Here are some pictures we took at the site:

Chaco Canyon – center of the ancient Puebloan culture

Chaco Canyon is a complex of several great houses build and used by the Puebloan people between about 850-1150A.D. The great houses were really cities – Pueblo Bonito is the largest and has 600 rooms built in 4 stories. Many were storage rooms and public rooms. Peublo Bonito housed perhaps 2,000 people but the population swelled during feast and ceremonial times when people would come from the other great houses and even from further away, swelling the population to perhaps 6,000 people.

Several of the rooms are round and built down in the ground on the lowest level in large courtyards. They are kivas and they were used for several different ceremonial purposes.

The Puebloan people who are descendents of the people who lived in the great houses have many stories about how their ancestors lived. They believe that the great houses were abandoned at about 1150A.D. simply because the people were nomadic and left it was time to move on. The food supplies may have become scarce after so long in one place, or there may have been a drought. It’s unknown.

All of the great houses were heavily looted in the late 1800s by settlers, many of whom took away wagons of the squared stones to use in their own houses. A surveyor in the 1880s took pictures of the Pueblo Bonito showing it as much larger and more complete at that time. Sand and dirt filled in a lot of it and the National Geographic Society had a project to remove much of the dirt and uncover a lot of Pueblo Bonito so that visitors can see a lot of the ruins. Several other great houses are still mostly under heavy layers of sand and dirt.
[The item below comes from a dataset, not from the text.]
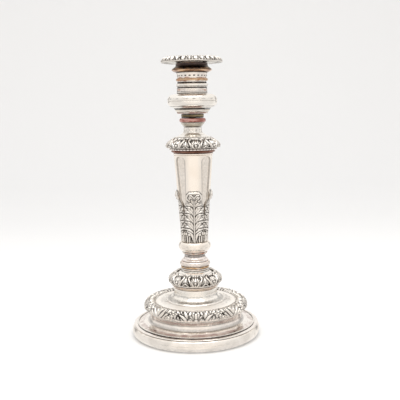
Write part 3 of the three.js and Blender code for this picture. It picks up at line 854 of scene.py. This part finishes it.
# ---------------------------------------------------------------- column and leaves
fluted_column(CREAM)
for index, side in enumerate(("right", "back", "left", "front")):
    acanthus_leaf(side, index * QUARTER, CHASED)

spun("column_cap", [
    [(8.1, 0), (0.3, 0)], [(0.3, 0), (0, 0.4), (0, 1.6), (0.3, 2.0)], [(0.3, 2.0), (8.1, 2.0)],
], CREAM)

spun("upper_collar_bead", [
    [(10.2, 0), (1.5, 0)],
    [(1.5, 0), (0.2, 0.8), (0, 1.7), (0.8, 2.6)],
    [(0.8, 2.6), (10.2, 2.6)],
], BROWN_COPPER, dirt_and_shade=[(0, 0.5, 0.5)])

spun("upper_collar_band", [
    [(12.5, 0), (0.4, 0)], [(0.4, 0), (0, 0.8), (0.5, 1.7)], [(0.5, 1.7), (12.5, 1.7)],
], PINK_SILVER, dots=[(0.3, 1.4, 0.8, 44)], turns=352)

carried_over("upper_dome", SILVER)

chased_ring(
    "upper_collar",
    [(5.5, 0), (1.2, 0.3), (0, 2.8), (1.4, 5.7), (4.3, 8.4), (9.6, 11.7)],
    [(10.5, 10.1), (5.9, 7.0), (3.7, 3.3), (5.3, 0.4)],
    1.5, lambda across, up: collar_relief(COLLAR_HALF * across, 17.6 * up - 1.4), 8,
    CHASED, turned_by=FRONT + math.radians(6),
)

spun("spool_neck", [
    [(0, 0), (3.0, 0.8), (6.2, 2.1), (9.0, 4.0), (10.3, 6.4), (10.5, 10.7)],
    [(10.5, 10.7), (13.4, 10.7)],
    [(13.4, 10.7), (13.4, 5.5), (10.8, 2.3), (6.4, 0)],
], SILVER, dirt_and_shade=[(9.9, 10.7, 0.6), (2.3, 2.9, 0.5)], dots=[(6.6, 8.2, 0.55, 16)])

# the cup is the underside of the knop ring, painted grey as shade
spun("knop_cup", [
    [(7.4, 0), (3.4, 0)], [(3.4, 0), (2.8, 1.0), (1.2, 2.6), (0, 4.5)], [(0, 4.5), (7.4, 4.5)],
], UNDERSIDE_SHADE, dirt_and_shade=[(0.0, 0.6, 0.6)])

spun("knop_ring", [
    [(8.5, 0), (0.9, 0)],
    [(0.9, 0), (0.1, 1.1), (0, 2.4), (0.3, 3.4), (1.0, 4.4)],
    [(1.0, 4.4), (8.5, 4.4)],
], RED_COPPER)

# the dark bands at both ends of the neck are painted shade beside the ring and the calyx
spun("knop_neck", [
    [(6.7, 0), (0.5, 0)],
    [(0.5, 0), (0.6, 1.7)],
    [(0.6, 1.7), (0, 2.5), (0.5, 3.3)],
    [(0.5, 3.3), (0.4, 4.1)],
    [(0.4, 4.1), (6.7, 4.1)],
], OLIVE_SHADE, dirt_and_shade=[(0.0, 1.4, 0.9), (3.0, 4.1, 0.8)])

# ---------------------------------------------------------------- socket
spun("socket_calyx", [
    [(13.4, 0), (4.9, 0)],
    [(4.9, 0), (2.8, 0.3), (2.3, 0.9), (2.4, 1.6)],
    [(2.4, 1.6), (1.4, 2.5), (0.9, 3.3)],
    [(0.9, 3.3), (0.6, 3.7), (0, 5.1)],
    [(0, 5.1), (1.6, 5.1)],
    [(1.6, 5.1), (2.9, 3.9), (13.4, 3.1)],
], CALYX_SILVER, rubbed=[(0, 1.3, 3.4)], dirt_and_shade=[(1.4, 1.8, 0.7), (3.2, 3.5, 0.5), (4.3, 5.1, 1.2)])

spun("socket_bulb_lower", [
    [(8.7, 0), (7.4, 0)],
    [(7.4, 0), (6.7, 0.8), (5.4, 1.3)],
    [(5.4, 1.3), (4.6, 1.7), (2.6, 2.7), (1.0, 4.1), (0.15, 6.0), (0, 8.0)],
    [(0, 8.0), (1.2, 8.0)],
    [(1.2, 8.0), (2.2, 4.7), (5.5, 2.8), (8.7, 1.4)],
], SILVER, dirt_and_shade=[(0, 0.5, 1.2), (2.2, 2.7, 1.0)])

spun("socket_bulb_upper", [
    [(0, -0.2), (0.2, 2.2), (0.9, 4.2), (2.3, 5.8), (4.6, 7.0), (9.2, 7.8)],
    [(9.2, 7.8), (12.9, 7.8)],
    [(12.9, 7.8), (12.9, 6.7), (5.1, 5.3)],
    [(5.1, 5.3), (2.2, 3.2), (1.2, -0.2)],
], SILVER, dots=[(1.6, 2.4, 0.6, 17), (2.4, 2.9, 0.5, 29)])

spun("socket_liner", [
    [(LINER_INSET, 0), (0, 0)], [(0, 0), (0, 42.4)], [(0, 42.4), (0.9, 42.4)],
    [(0.9, 42.4), (0.9, 1.2)], [(0.9, 1.2), (LINER_INSET, 1.2)],
], INSIDE)

spun("socket_barrel", [
    [(3.1, 0), (0.4, 0)],
    [(0.4, 0), (0.2, 0.7), (0.5, 1.4)],
    [(0.5, 1.4), (0.75, 1.75), (0.5, 2.1)],
    [(0.5, 2.1), (0.45, 5.2)],
    [(0.45, 5.2), (1.2, 6.2), (1.3, 7.2)],
    [(1.3, 7.2), (1.3, 16.0)],
    [(1.3, 16.0), (1.0, 17.6), (0.6, 20.0), (0, 22.1)],
    [(0, 22.1), (3.1, 22.1)],
], BARREL_SILVER, rubbed=[(2.2, 4.8, 1.9), (12.4, 13.0, 3.0), (15.9, 17.0, 3.0)],
    dots=[(17.9, 19.2, 1.1, 22)],
    dirt_and_shade=[(0.0, 0.5, 1.2), (1.5, 2.1, 1.1), (5.1, 6.8, 1.0), (10.2, 12.1, 1.0), (21.5, 22.1, 0.8)])

BARREL_RING = [[(1.25, 0), (0.5, 0.15), (0, 1.5), (0.5, 2.85), (1.25, 3.0)]]
spun("barrel_ring_lower", BARREL_RING, SILVER, dirt_and_shade=[(0, 0.4, 0.9)])
spun("barrel_ring_upper", BARREL_RING, COPPERY)

spun("socket_lip", [
    [(7.8, 0), (4.5, 0)],
    [(4.5, 0), (2.6, 0.4), (1.0, 1.3), (0, 2.1)],
    [(0, 2.1), (0.2, 2.5), (7.8, 2.5)],
], LIP_COPPER, dirt_and_shade=[(0, 0.3, 0.8)])

# ---------------------------------------------------------------- loose nozzle
spun("nozzle_tube", [
    [(0.9, 0), (0, 0)], [(0, 0), (0, 33.4)], [(0, 33.4), (0.9, 33.4)], [(0.9, 33.4), (0.9, 0)],
], INSIDE, body=NOZZLE)

# the collar is painted near-black as shade under the pan
spun("nozzle_collar", [
    [(0, 0.3), (2.2, 2.0), (4.3, 3.6)],
    [(4.3, 3.6), (4.1, 3.9), (4.5, 4.2)],
    [(4.5, 4.2), (4.5, 7.0)],
    [(4.5, 7.0), (5.8, 7.0)],
    [(5.8, 7.0), (5.8, 4.2), (4.9, 2.5), (1.6, 0)],
    [(1.6, 0), (0.2, 0)],
], UNDER_PAN_SHADE, body=NOZZLE, rubbed=[(0.0, 1.3, 2.0)])

# the pan is seen from below: its grey is painted shade on the underside
spun("nozzle_pan", [
    [(14.5, 0), (2.4, 0)],
    [(2.4, 0), (1.0, 0.7), (0, 1.5)],
    [(0, 1.5), (0.8, 2.7)],
    [(0.8, 2.7), (2.4, 1.5), (6.0, 1.1), (14.5, 1.1)],
], UNDERSIDE_SHADE, body=NOZZLE)

chased_ring(
    "nozzle_border",
    [(0.6, 0.2), (0, 0.9), (0.7, 3.0), (2.7, 5.0), (5.3, 6.2), (6.9, 5.4), (7.4, 3.5)],
    [(6.4, 2.2), (3.2, 0.6), (1.2, 0)],
    1.3, lambda across, up: nozzle_relief(NOZZLE_HALF * across, 14.6 * up - 0.4), 15,
    CHASED, body=NOZZLE, steps=840, turned_by=FRONT + math.radians(8),
)


# ---------------------------------------------------------------- studio
PAPER_NEAR = (0.95, 0.953, 0.956)
PAPER_FAR_SHADE = (0.812, 0.819, 0.828)


def paper_material(name):
    """Matt white paper, painted a little greyer up the backdrop as shade where less light reaches."""
    material, tree, shader = new_material(name)
    split = tree.nodes.new("ShaderNodeSeparateXYZ")
    tree.links.new(tree.nodes.new("ShaderNodeTexCoord").outputs["Object"], split.inputs["Vector"])
    # painted shade: the paper greys with distance back from the table
    distance = remap(tree, split.outputs["Y"], 0.2, 1.0)
    tree.links.new(blend_colour(tree, distance, PAPER_NEAR, PAPER_FAR_SHADE), shader.inputs["Base Color"])
    shader.inputs["Roughness"].default_value = 0.8
    return material


def sweep(name, width, front, wall, rise, bend):
    """Pale floor that curves up into a backdrop."""
    line = [(-front, 0.0), (wall - bend, 0.0)]
    line += [
        (wall - bend + bend * math.sin(angle), bend - bend * math.cos(angle))
        for angle in np.linspace(0, math.pi / 2, 14)[1:]
    ]
    line.append((wall, rise))
    points = [(side * width, depth, height) for depth, height in line for side in (-1, 1)]
    faces = [(2 * step, 2 * step + 1, 2 * step + 3, 2 * step + 2) for step in range(len(line) - 1)]
    mesh = bpy.data.meshes.new(name)
    mesh.from_pydata(points, [], faces)
    mesh.materials.append(paper_material(name))
    backdrop = bpy.data.objects.new(name, mesh)
    bpy.context.scene.collection.objects.link(backdrop)
    mesh.shade_smooth()
    backdrop.visible_glossy = False


sweep("studio_sweep", width=3.0, front=2.2, wall=1.6, rise=3.2, bend=0.9)


def softbox(name, at, aim, size, power):
    """White rectangular area light pointing at aim."""
    light = bpy.data.lights.new(name, "AREA")
    light.shape = "RECTANGLE"
    light.size, light.size_y = size
    light.energy = power
    lamp = bpy.data.objects.new(name, light)
    lamp.location = at
    lamp.rotation_euler = (Vector(aim) - Vector(at)).to_track_quat("-Z", "Y").to_euler()
    bpy.context.scene.collection.objects.link(lamp)


softbox("top_softbox", (0, -0.3, 1.6), (0, 0, 0), (1.4, 1.2), 9)


def band(tree, value, low, high, soft):
    """1 between low and high, fading to 0 over the width soft."""
    rising = remap(tree, value, low - soft, low)
    falling = remap(tree, value, high, high + soft, 1.0, 0.0)
    return combine(tree, "MULTIPLY", rising, falling)


TENT_SIDES = (0.86, 0.84, 0.82)
TENT_BEHIND_VIEWER = (1.05, 1.0, 0.945)
TENT_BEHIND_OBJECT = (1.0, 0.98, 0.955)
TENT_OVERHEAD = (1.03, 1.01, 0.985)
TENT_SEAM = (0.06, 0.05, 0.05)
PLAIN_BACKGROUND = (0.90, 0.905, 0.91)
TENT_STRENGTH = 0.98


def light_tent():
    """White tent round the table: cream behind the viewer, greyer at the sides, with thin dark seams.

    It shows in reflections only; the camera itself sees a plain background.
    """
    world = bpy.data.worlds.new("light_tent")
    world.use_nodes = True
    tree = world.node_tree
    direction = tree.nodes.new("ShaderNodeTexCoord").outputs["Generated"]
    split = tree.nodes.new("ShaderNodeSeparateXYZ")
    tree.links.new(direction, split.inputs["Vector"])
    depth, rise = split.outputs["Y"], split.outputs["Z"]
    behind_viewer = remap(tree, depth, -0.55, -0.9)
    behind_object = remap(tree, depth, 0.25, 0.6)
    overhead = remap(tree, rise, 0.28, 0.62)
    colour = blend_colour(tree, behind_viewer, TENT_SIDES, TENT_BEHIND_VIEWER)
    colour = blend_colour(tree, behind_object, colour, TENT_BEHIND_OBJECT)
    colour = blend_colour(tree, overhead, colour, TENT_OVERHEAD)
    side_seam = band(tree, depth, 0.72, 0.82, 0.05)
    side_seam = combine(tree, "MULTIPLY", side_seam, band(tree, rise, -0.08, 0.3, 0.05))
    side_seam = combine(tree, "MULTIPLY", side_seam, 0.75)
    ripple = tree.nodes.new("ShaderNodeTexNoise")
    ripple.inputs["Scale"].default_value = 5.0
    tree.links.new(direction, ripple.inputs["Vector"])
    wander = remap(tree, ripple.outputs["Fac"], 0.3, 0.7, -0.07, 0.07)
    level = combine(tree, "ADD", rise, wander)
    front_seam = band(tree, level, 0.02, 0.055, 0.015)
    front_seam = combine(tree, "MULTIPLY", front_seam, remap(tree, depth, -0.2, -0.5))
    front_seam = combine(tree, "MULTIPLY", front_seam, 0.45)
    seams = combine(tree, "MAXIMUM", side_seam, front_seam)
    seams = combine(tree, "MULTIPLY", seams, 0.85)
    colour = blend_colour(tree, seams, colour, TENT_SEAM)
    seen_directly = tree.nodes.new("ShaderNodeLightPath").outputs["Is Camera Ray"]
    colour = blend_colour(tree, seen_directly, colour, PLAIN_BACKGROUND)
    background = tree.nodes["Background"]
    tree.links.new(colour, background.inputs["Color"])
    background.inputs["Strength"].default_value = TENT_STRENGTH
    bpy.context.scene.world = world


light_tent()
bpy.context.scene.view_settings.view_transform = "Standard"

# ---------------------------------------------------------------- camera
CAMERA_BACK = 0.734  # metres from the middle, as CAMERA_HEIGHT is above the table
CAMERA_HEIGHT = 0.2492
CAMERA_PITCH = math.radians(7.65)
CAMERA_YAW = math.radians(0.52)
CAMERA_ROLL = math.radians(0.92)
CAMERA_LENS = 60.3
CAMERA_SENSOR = 36.0  # width, in mm like the lens

camera = bpy.data.objects.new("camera", bpy.data.cameras.new("camera"))
bpy.context.scene.collection.objects.link(camera)
camera.data.lens = CAMERA_LENS
camera.data.sensor_width = CAMERA_SENSOR
turn = Matrix.Rotation(-CAMERA_YAW, 4, "Z") @ Matrix.Rotation(math.pi / 2 - CAMERA_PITCH, 4, "X")
camera.matrix_world = (
    Matrix.Translation((0, -CAMERA_BACK, CAMERA_HEIGHT)) @ turn @ Matrix.Rotation(-CAMERA_ROLL, 4, "Z")
)
bpy.context.scene.camera = camera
The several great houses in the area were connected by roads that were very straight…when the road came to a cliff a stairway was built right into the cliff to preserve the straightness of the road. There’s a nearby very tall and steep butte, Fajada Butte, that has carvings at the top showing the progression of the moon and stars. So it’s known that the Puebloan people charted and studied the night sky.